Kenya has emerged as the leading destination for South Africa insurers, latest Insurance report from audit firm PWC shows.
The underwriters ranked Kenya at position one among top five countries they consider their target growth market in Africa.
The others include; South Africa, in second position, Botswana and Mozambique in third and fourth position respectively and Nigeria in position five.
Titled, Ready and Willing; African insurance industry poised for growth, the study attributes Kenyas attractiveness to its High Gross Domestic Products- GDP growth rates and population size.
South Africa operators are slowly expanding outside there countries due to an Intense competition from dominant players.
Of the 52 insurance firms in Kenya is leading South African based Old Mutual which merged with UAP insurance in 2017, Sanlam , and Liberty Insurance that took control of Kenya’s CfC Insurance Holdings in 2010.
While the scramble for Africa's under insured intensifies, regulatory burden, access to distribution, availability of talent, and political stability were identified as the key reasons for low penetration.
South Africa, is Africa's leading country in terms of Insurance penetration at 16.99 per cent while Kenya leads in East Africa at 2.83 per cent. Kenya is ranked sixth in the continent.
Namibia comes in second at 6.69 per cent, Lesotho is third at 4.76 per cent, Mauritius and Zimbabwe come in at position four and five with 4.18 and 4.09 per cent respectively. Countries with the least insured population include Guinea at 0.04 per cent and Chad at 0.20 per cent.

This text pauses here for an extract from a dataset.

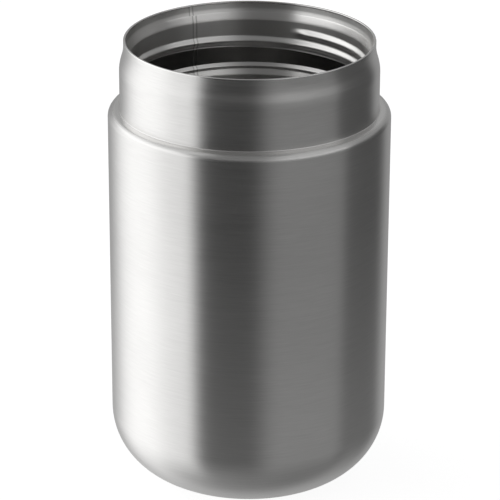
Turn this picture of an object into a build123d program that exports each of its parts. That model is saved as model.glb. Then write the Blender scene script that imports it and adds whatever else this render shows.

Kenyas insurance sector posted a net premium income of Sh19.63 billion in the first quarter of 2018 compared to Sh19.68 in 2017, data from the Insurance Regulatory Authority shows.
The 2018 first quarter report shows that claims incurred by general insurers were Sh13.97 billion representing a 4.3 per cent decline compared to Sh14.60 billion incurred during Q1 2017.
The report further shows that claims paid by the general insurance business underwriters during the three months period to march 2018 amounted to Sh13.88 billion. The general reinsurance business underwriters paid reinsurance claims amounting to Sh1.37 billion.
Association of Kenya Insurers annual report records that the total industry net claims moved up to 110 per cent from 85.42 per cent.
Speaking to the Star on Phone, BIMA Intermediaries Association of Kenya chairperson Washington Ndegea blamed the regulator for Kenyas slow growth.He said laxity on the regulators side has seen firms not paying claims to their clients but are collecting premiums.
“People are losing confidence in the insurance sector and are opting to take risks because firms are not paying claims hence the penetration will remain low".
Despite the low performance, insurance premiums across Africa are set to go up by up to 3 per cent in 2018. The growth is attributed to the growing middle class with an increased disposable income.
To achieve this exponential growth, the audit firm calls innovative and cost effective ways to increase penetration and drop the traditional, expensive intermediated channels of the past.